The Fed has over the last two years been steadily increasing the M in the US economic equation.  In normal times, that would mean either P or Q would go up, too.  That means either inflation (P+) or economic growth (Q+).  In our lifetimes, the V has never really changed much.  A dollar was almost always passed around the economy at the same “speed”.

But this recession has been very different.  When asked by a member of the audience in Milwaukee why we haven’t seen inflation yet with all the money being printed, Ben Stein said that it was due to the V dropping in MV=PQ.  that leaves growth (Q) and inflation (P) pretty much untouched.  This has never happened like this before in modern times.

You can tell V has dropped a lot because of a few things you might see every day.  People are saving more and spending less.  Personal savings in the last 2 years is way up over previous years.  That means when Joe Blow makes a dollar he doesn’t always pass it along, making V smaller.  Major corporations and banks are “saving up” too, increasing their cash on hand by a large amount, pulling V down just like Joe Blow does.

This means that even though we have made M go up a TON, there is no growth or inflation.  Things just stay like they are and while things don’t get worse, they don’t get better either.

If the GOP wins big on Nov. 2, this may change in a big way.  A GOP win may send signals to big businesses and individual consumers that what has been scaring them into saving will be stopped, and all that saved up money will being to go into circulation. 

This means V will go up and since M is already huge, P (prices) or Q (growth) have to respond.

There’s only one problem with that.  The GOP cannot effectively roll back anything that was done the 2 years prior to Nov. 2.  Obama, unless he moderates a LOT, will veto any GOP repeals of health care reform and will likely block a renewal of the full Bush tax cuts among other things.
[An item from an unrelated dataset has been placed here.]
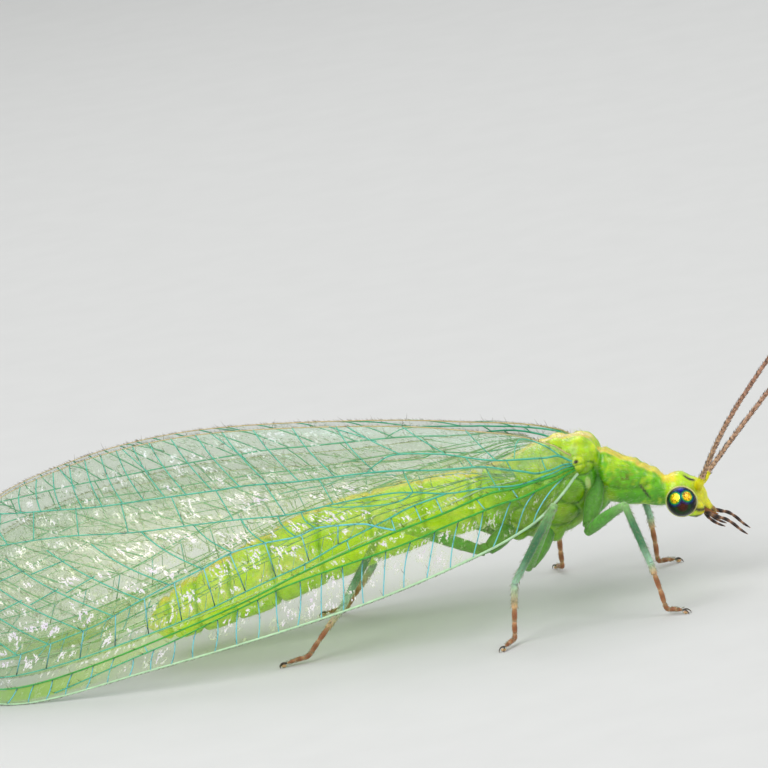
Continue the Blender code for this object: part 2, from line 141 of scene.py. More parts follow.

In plain english, this means that although people will think that the roadblocks for economic growth (Q) will be removed, they will not be.  All that saved money will come back into circulation (V) expecting a rebound of the economy, but the policies of Obama and Pelosi will still be in effect, stifling growth. 

That means in MV=PQ, the Q part (growth) will have a huge obstacle and it will be very hard to make Q get bigger.  Normally Q is the easier thing to increase compared to P, but in this bizzaro world of Obamanomics, it has been made the hardest thing to increase.

Since V is getting bigger, and Q cannot, that leaves only P (prices) to match V’s changes.  That means to you and me that prices (P) will rocket upwards.  That’s inflation, or worse yet hyper-inflation.  Compounding things more, it is inflation with no economic growth associated with it.  Unemployment will not go down much, but your money will be worth less every day.

That is a bad bad place to be.

This same kind of thing has happened before in the US.  In the late 70’s and very early 80’s we hade the same inflation without growth phenomena.  Remember Carter’s “Malaise” speech?  Things were only improved when the policies that limit growth were changed in the early 80’s and Q could once again increase.

So in the next 2 years we may in fact see a real mess economically, and it will be very interesting to see if Obama can effectively lay blame at the feet of the GOP for something he is most responsible for. 

If he can do it, it may mean another term and I cannot even begin to imagine the mess that will result from that.  I hope the GOP knows what’s coming and has made plans to deal with the finger pointing that is sure to follow.